The Fast of Esther is a dawn-to-nightfall fast held before the Purim festival, which commemorates the events that occurred during the Jewish exile in Persia as recorded in the Book of Esther. While the fast is generally celebrated on the day before Purim, when Purim falls on Sunday, the fast is moved from Shabbat to the preceding Thursday.
At “Hostage Square” near the Tel Aviv Museum of Art, JNS met Chai Lascar, 15, a Hartman student, who came to Israel from France as a toddler with his family.
“We hear about what is happening on the news, but here we are actually able to feel a little bit of what the hostages are going through in Gaza,” he said.
Lascar, whose grandparents still live in France, evoked the challenge that the Jewish community is experiencing back in his country of birth.
“It’s a catastrophe in this day and age to see some people get attacked and harassed because they are Jews.
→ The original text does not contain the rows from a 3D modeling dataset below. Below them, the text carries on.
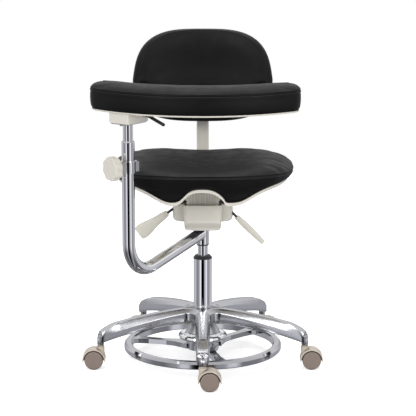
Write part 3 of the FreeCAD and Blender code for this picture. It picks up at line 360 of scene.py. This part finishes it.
def make_materials():
    """One material for each slot of the record."""
    return {
        "satin_aluminium": metal("satin_aluminium", (0.53, 0.533, 0.56), 0.21, 0.02 * MM, 45.0),
        "polished_casting": metal("polished_casting", (0.56, 0.563, 0.59), 0.11, 0.01 * MM, 120.0),
        "grey_casting": metal("grey_casting", (0.60, 0.60, 0.62), 0.45, 0.15 * MM, 700.0),
        "chrome": metal("chrome", (0.86, 0.865, 0.885), 0.035),
        "steel": metal("steel", (0.55, 0.55, 0.57), 0.32, 0.04 * MM, 400.0, (1.0, 1.0, 12.0)),
        "spring_steel": metal("spring_steel", (0.36, 0.36, 0.38), 0.38, 0.04 * MM, 500.0),
        "dark_steel": painted("dark_steel", (0.06, 0.06, 0.062), 0.5, (0.25, 0.25, 0.25)),
        "black_plastic": moulded("black_plastic", (0.018, 0.018, 0.019), 0.46, (0.10, 0.10, 0.10)),
        "black_paint": painted("black_paint", (0.012, 0.012, 0.013), 0.28, (0.16, 0.16, 0.16)),
        "cream_plastic": moulded("cream_plastic", (0.61, 0.585, 0.52), 0.42, (0.72, 0.70, 0.64)),
        "cream_paint": painted("cream_paint", (0.61, 0.585, 0.525), 0.34, (0.72, 0.70, 0.65)),
        "grey_nylon": moulded("grey_nylon", (0.50, 0.50, 0.50), 0.5, (0.6, 0.6, 0.6)),
        # The hood and wheel take near-full painted shade, which blackens the unlit gap between them.
        "hood_plastic": moulded("hood_plastic", (0.55, 0.48, 0.40), 0.26, (0.68, 0.62, 0.55), 0.97),
        "wheel_plastic": moulded("wheel_plastic", (0.235, 0.185, 0.155), 0.48, (0.34, 0.29, 0.25), 0.97),
        "plywood": plywood(),
        "black_leather": leather(),
    }


def dress_nodes(materials):
    """Gives every CAD node the material of its slot."""
    for part in frame["record"]["subparts"]:
        mesh = frame["nodes"][part["node"]].data
        mesh.materials.clear()
        mesh.materials.append(materials[part["material_slot"]])
        for face in mesh.polygons:
            face.material_index = 0


# ---------------------------------------------------------------- meshes in rows

def row_mesh(name, rows):
    """A closed skin over loops of points; the first and last loops close along a line."""
    count = len(rows[0])
    points = [tuple(p) for row in rows for p in row]
    faces = []
    for r in range(len(rows) - 1):
        for k in range(count):
            n = (k + 1) % count
            faces.append((r * count + k, r * count + n, (r + 1) * count + n, (r + 1) * count + k))
    mesh = bpy.data.meshes.new(name)
    mesh.from_pydata(points, [], faces)
    piece = bpy.data.objects.new(name, mesh)
    bpy.context.scene.collection.objects.link(piece)
    row_of = mesh.attributes.new("row", "INT", "POINT")
    for k in range(len(points)):
        row_of.data[k].value = k // count
    work = bmesh.new()
    work.from_mesh(mesh)
    closing = [v for v in work.verts if v.index < count or v.index >= count * (len(rows) - 1)]
    bmesh.ops.remove_doubles(work, verts=closing, dist=0.02 * MM)
    bmesh.ops.dissolve_degenerate(work, edges=work.edges, dist=0.01 * MM)
    bmesh.ops.recalc_face_normals(work, faces=work.faces)
    work.to_mesh(mesh)
    work.free()
    return piece


def finish_piece(piece, body, slot, materials, *replaced):
    """Smooth shading, the slot's material, and the body it rides on."""
    for face in piece.data.polygons:
        face.use_smooth = True
    piece.data.materials.clear()
    piece.data.materials.append(materials[slot])
    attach(piece, body)
    if replaced:
        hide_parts(*replaced)


def bake(piece):
    """Applies every modifier."""
    graph = bpy.context.evaluated_depsgraph_get()
    baked = bpy.data.meshes.new_from_object(piece.evaluated_get(graph))
    piece.modifiers.clear()
    piece.data = baked


def subdivide(piece, levels=1):
    """Rounds the mesh by a subdivision surface."""
    modifier = piece.modifiers.new("rounding", "SUBSURF")
    modifier.levels = levels
    modifier.render_levels = levels
    bake(piece)


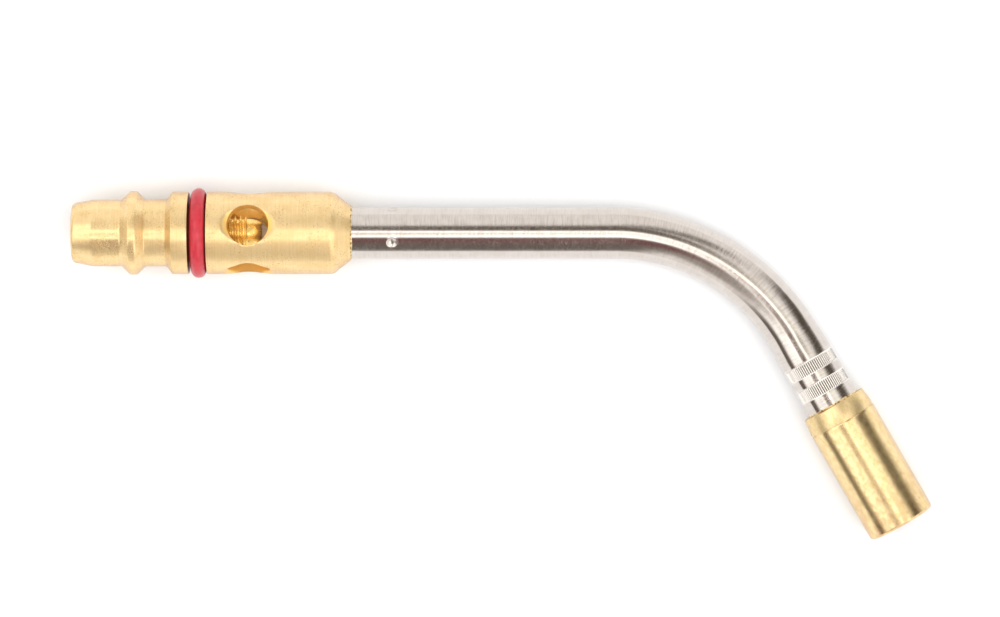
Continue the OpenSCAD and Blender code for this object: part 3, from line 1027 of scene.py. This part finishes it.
def resting_plane():
    """The plane that the tip lies on: it touches the O-ring, the tube's bend and the burner cap."""
    section_r = (RING_HIGH.x - RING_LOW.x) / 2
    ring = Vector(((RING_HIGH.x + RING_LOW.x) / 2, 0, 0))
    mouth = bent((leg_start + leg_len - 0.5, 0, 0))
    normal = Vector((0, 0, 1))
    for _ in range(20):
        a = lowest(normal, ring, Vector((1, 0, 0)), RING_HIGH.z - section_r, section_r)
        c = lowest(normal, mouth, leg_direction, cap_r)
        bend = [bent((bend_start + bend_len * t, 0, 0)) - normal * tube_r for t in steps(-0.3, 1, 26)]
        b = min(bend, key=lambda p: p.dot(normal))
        normal = (b - a).cross(c - a).normalized()
        normal = -normal if normal.z < 0 else normal
    return a, normal


def floor():
    """A plain pale floor: the resting plane under the tip, and a level skirt round it."""
    point, normal = resting_plane()
    clearance, margin, reach, skirt_drop = 0.02, 8.0, 8000.0, 16.0
    low, high = cad_box[0] / MM, cad_box[1] / MM

    def on_plane(x, y):
        drop = (normal.x * (x - point.x) + normal.y * (y - point.y)) / normal.z
        return (x, y, point.z - clearance - drop)

    near_x, near_y = (low.x - margin, high.x + margin), (low.y - margin, high.y + margin)
    near = [on_plane(near_x[i], near_y[j]) for i, j in ((0, 0), (1, 0), (1, 1), (0, 1))]
    corners = ((-1, -1), (1, -1), (1, 1), (-1, 1))
    far = [(reach * x, reach * y, -skirt_drop) for x, y in corners]
    skirt = [(4 + i, 4 + (i + 1) % 4, (i + 1) % 4, i) for i in range(4)]
    mesh = bpy.data.meshes.new("floor")
    mesh.from_pydata([Vector(p) * MM for p in near + far], [], [(0, 1, 2, 3)] + skirt)
    sheet = bpy.data.objects.new("floor", mesh)
    bpy.context.scene.collection.objects.link(sheet)
    material = bpy.data.materials.new("paper")
    material.use_nodes = True
    g = Graph(material.node_tree)
    place = g.node("ShaderNodeTexCoord").outputs["Object"]
    grain = g.noise(place, 900, detail=2)
    color = g.blend(grain, (0.78, 0.795, 0.815), (0.80, 0.815, 0.835))
    surface(g, color=color, rough=0.9, specular=0.1)
    mesh.materials.append(material)


def fill_light():
    """A broad soft lamp that whitens the floor and stays out of the metal's reflections."""
    lamp = bpy.data.lights.new("fill", "SUN")
    lamp.energy = 1.5
    lamp.angle = math.radians(70)
    lamp.color = (0.97, 0.98, 1.0)
    holder = bpy.data.objects.new("fill", lamp)
    bpy.context.scene.collection.objects.link(holder)
    tilt = math.radians(8)
    holder.rotation_euler = (tilt, tilt, 0)
    holder.visible_glossy = False


def camera():
    """A long lens straight above the tip, where the photographer stood."""
    data = bpy.data.cameras.new("camera")
    data.sensor_width = 36.0
    data.lens = 168.8
    data.clip_start, data.clip_end = 0.05, 50.0
    holder = bpy.data.objects.new("camera", data)
    holder.location = (0.0994, -0.01755, 1.090)
    bpy.context.scene.collection.objects.link(holder)
    bpy.context.scene.camera = holder


# ---------------------------------------------------------------- the tip

camera()
studio_world()
floor()
fill_light()
bpy.context.scene.view_settings.view_transform = "Standard"

brass = turned_brass()
inner_brass = machined_brass()
cap_brass = drawn_brass()
steel = polished_tube()
joint_braze = braze()

connector(brass)
o_ring(silicone())
gas_jet(inner_brass)
inlet_filter(sintered_bronze())
snap_ring(spring_wire())
mixing_tube(steel)
venturi(inner_brass)
swirl_rotor(inner_brass)
burner_cap(cap_brass)
fillet("rear_fillet", "rear_braze_ring", joint_braze, body_len, front_rim_r - 0.08, tube_r, 0.6)
fillet("front_fillet", "front_braze_ring", joint_braze, leg_start + cap_start, leg_r + 0.5, leg_r, -0.6)
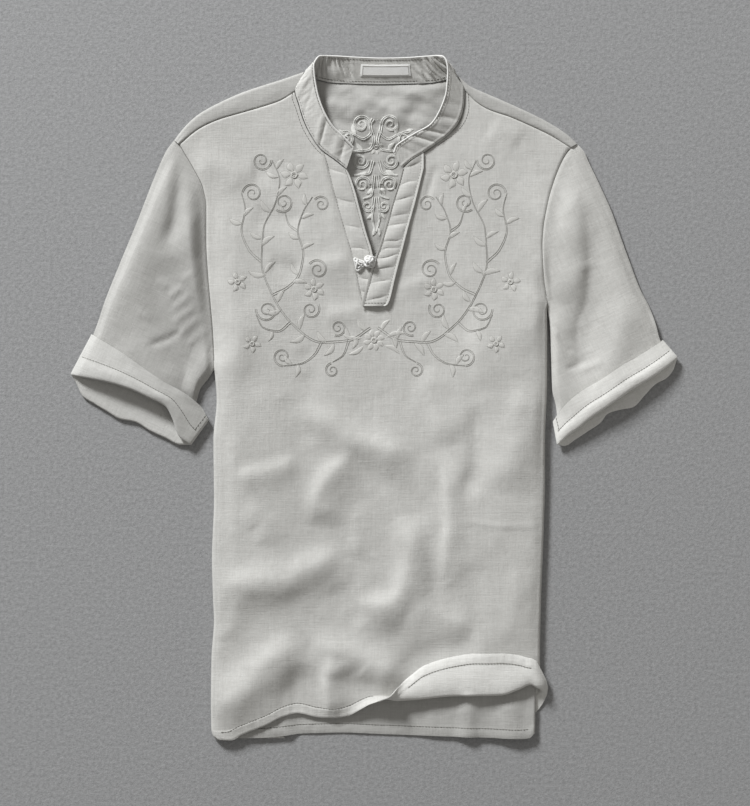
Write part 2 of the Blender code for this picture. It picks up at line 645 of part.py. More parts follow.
MOUTH_TOP_RIGHT = path(
    (204, -48), (215, -38), (222, -33), (237.6, -20), (259.6, -5), (281.6, 10.4), (303.6, 23.6), (320, 35), (331, 44.3)
)
MOUTH_FOOT_RIGHT = path(
    (204, -49), (211, -51), (221, -45), (236, -35), (249, -26), (257, -16), (271, -11.5), (284, -9), (298, 5),
    (309, 16.5), (322, 24), (329, 34), (331, 44.3),
)
CUFF_TOP_RIGHT = path(
    (198.5, -25), (205, -14), (213.4, -4), (226.6, 6.9), (248.6, 20.1), (270.6, 35), (292.6, 47.6), (316.8, 63)
)
INNER_RIGHT = ((194.6, 75), (195.8, 42), (197, 9), (201, -9), (203, -30), (204, -48))
OUTER_RIGHT = (
    (231, 272), (236, 261), (248.6, 234.6), (261.8, 205), (272.8, 174.1), (281.6, 149.9),
    (292.6, 121.3), (303.6, 99.3), (310.2, 80.6), (315, 63), (323, 53), (331, 44.3),
)
SLEEVE_FOLDS_LEFT = table(
    "x0 y0 x1 y1 bow half_width height",
    (-214, 274, -232, 150, 6, 12, -3.5),  # hollow behind the sleeve head
    (-200, 244, -196, 150, 6, 10, 2.5),  # swell along the armhole
    (-248, 150, -250, 60, 0, 20, -2.0),
    (-252, 50, -208, 68, 2, 9, -1.2),
)
SLEEVE_FOLDS_RIGHT = table(
    "x0 y0 x1 y1 bow half_width height",
    (212, 268, 240, 130, 10, 11, -3.5),
    (206, 230, 206, 116, -12, 13, 2.5),
    (262, 130, 240, 24, 0, 18, 2.5),
    (228, 120, 222, 20, 0, 14, -1.5),
)
SLEEVE_HEIGHT = 7.2  # middle of the sleeve's upper layer
CUFF_START = 0.84  # share of the sleeve's length where the rolled cuff's edge lies


def arm_curve(edge_x, underarm, shoulder_y, sign):
    """Armhole edge of the sleeve in plan, a gap away from the body's edge."""

    def at(s):
        y = mix(underarm, shoulder_y, s)
        tangent = np.stack([edge_x(y + 0.5) - edge_x(y - 0.5), np.ones(np.shape(y))], axis=-1)
        tangent /= np.linalg.norm(tangent, axis=-1, keepdims=True)
        normal = sign * np.stack([tangent[..., 1], -tangent[..., 0]], axis=-1)
        return np.stack([edge_x(y), y], axis=-1) + normal * 1.7 * GAP

    return at



def dome(s):
    """Rise of a flattened tube's section from its fold at s = 0 over the middle to the fold at 1."""
    return np.sqrt(np.clip(1 - np.abs(2 * s - 1) ** 8, 0, 1))


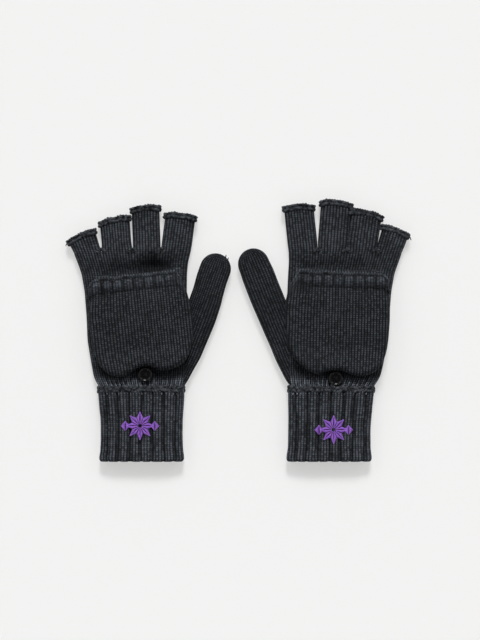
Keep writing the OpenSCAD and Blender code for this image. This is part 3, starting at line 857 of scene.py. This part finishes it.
def cuffSheets(side, m, rows, inward):
    # rows are [y, how far in from the outer face]; inward turns the faces to the inside
    halfHeight, square = cuffLook["halfHeight"], cuffLook["square"]
    length = ringPoints(cuffSize(m, foldY + 30)[1], halfHeight, np.array([0.0]), square)[4]
    count = round(length / cuffLook["rib"])
    share = np.linspace(0, 1, count * cuffLook["perRib"] + 1)
    xs, ys, zs, courses, shadesAndTones, run, before = [], [], [], [], [], 0, None
    for y, depth in rows:
        centre, width = cuffSize(m, y)
        px, pz, nx, nz, _ = ringPoints(width - depth, halfHeight - depth * 0.98, share, square)
        rib, fine = ribWave(count, share, y, cuffLook["seed"][side])
        out = cuffLook["depth"] * (rib - 1) + 0.5 * fine - 0.2
        if inward:
            out = -out * 0.7
        fade = 1 - 0.45 * math.exp(-((y - foldY) / 2.5) ** 2)
        px, pz = px + nx * out * fade, pz + nz * out * fade
        if before is not None:
            run += math.hypot(y - before[0], depth - before[1])
        before = (y, depth)
        xs.append(px + centre)
        ys.append(y - 0.35 * (rib - 0.5) * math.exp(-((y - foldY) / 4) ** 2))
        zs.append(np.maximum(pz + halfHeight, justAboveTable))
        courses.append(np.full_like(px, run / knit["course"]))
        # painted shade down in the furrows between the ribs
        shadesAndTones.append(0.42 + 0.7 * rib)
    wales = np.broadcast_to(share * count * 4, np.shape(xs))
    return [sheet(np.array(xs), np.array(ys), np.array(zs), wales, np.array(courses), flip=inward,
                  relief=np.array(shadesAndTones))]


def cuffEdgePath(side, m, y, inward):
    centre, width = cuffSize(m, y)
    halfHeight = cuffLook["halfHeight"]
    share = np.linspace(0, 1, 97)[:-1]
    px, pz, *_ = ringPoints(width - inward, halfHeight - inward * 0.4, share, cuffLook["square"])
    wave = np.array([noise.noise(Vector((x / 6, z / 6, 2.5))) for x, z in zip(px, pz)])
    height = np.maximum(pz + halfHeight + 0.1, chainLook["lowest"])
    return np.stack([(px + centre) * acrossPair[side], y + wave * 1.6, height], 1)


flapLook = {
    "half": 45, "mouth": 4.0,
    "reach": {"left": 92.4, "right": 95},       # from the hinge line to the rounded end
    "square": {"thumb": 4.2, "little": 5.2},    # how square the two corners of its end are
    "notch": {"left": 8.0, "right": 5.0},       # how far the loop draws the end back
    "notchHalf": 13,
    "lift": {"left": 1.6, "right": 2.4},        # how far the loop lifts the end
    "low": 12.75,        # underside, just clear of the hand
    "raised": 2.6,       # how far the end lies above that, over the button's shank
    "thick": 7.5,        # through both layers at the middle
    "wall": 1.4,
    "edgeRadius": 4.2,
    "droop": 2.2,        # of its sides
    "cornerRadius": 8,   # at the little finger's end of the mouth
    "welt": 12.5, "ribs": 9.3, "ribRise": 2.0,
    "swell": {"left": (0, 2.8), "right": (1.7, 1.4)},     # towards the thumb, towards the little finger
    "thumbCut": {"left": (2.2, 6, 14), "right": (4.2, 14, 20)},
    # how the thumb side's upper corner is cut back: in from the side, down from the mouth
    "corner": {"left": [(0, 45), (1, 34), (4, 18), (7.3, 6), (11, 0.6), (14, 0)],
               "right": [(0, 26), (1.5, 15), (4, 8.5), (8.3, 1.2), (11, 0)]},
    "lumpSeed": {"left": 11.3, "right": 17.9},
}


def flapShape(side):
    at, along, down = hingeLine(side)
    button = nodeBox(side + "_button")[2][:2] - at[:2]
    return {"side": side, "thumbSign": -1 if side == "left" else 1, "at": at, "along": along, "down": down,
            "reach": flapLook["reach"][side] - flapLook["mouth"], "notch": flapLook["notch"][side],
            "lift": flapLook["lift"][side], "buttonX": button @ along, "buttonV": button @ down}


def onFlap(shape, x, v):
    # a place across the flap and down it, in the frame of the pair
    return shape["at"][:2] + x * shape["along"] + v * shape["down"]


def flapEndAtButton(shape):
    return flapEnds(shape, np.array([shape["buttonX"]]))[1][0]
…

My grandparents are scared to leave their mezuzah on their doorway and are afraid to be identified as Jews,” he said.
Naomi Mandel from Jerusalem’s Hartman High School at “Hostage Square” in Tel Aviv, March 21, 2024. Photo by Amelie Botbol.
Naomi Mandel, in charge of pedagogic activities at the religious boys school in the capital’s German Colony neighborhood, told JNS, “Today, on the Fast of Esther, we felt that we needed to organize this gathering and pray for the hostages to return as soon as possible. We brought every single student in our school to fast here.”
Ahead of Purim, Israel’s Education Ministry warned against wearing “panic-inducing costumes” during the holiday as the country grapples with the war against Hamas that began on Oct. 7. The ministry recommended that teachers sit down with students and parents to discuss “how to properly celebrate the holiday” with the recognition of the “worry or sadness they experience.”
Many municipalities have decided to cancel or alter traditional events, including Holon, which has nixed the nation’s largest Adloyada Purim parade.
An exception is Jerusalem, which plans to celebrate the holiday as usual, including with a street party in the Nachlaot neighborhood near the Mahane Yehuda market and dressing famous buildings in monster costumes.
The capital will host its first Purim Adloyada parade in more than four decades, which will include 30 floats and seven musical stages along the kilometer-long downtown route on Monday when the ancient walled city celebrates the holiday—Shushan Purim—on Sunday evening and Monday, a day after other places in the world.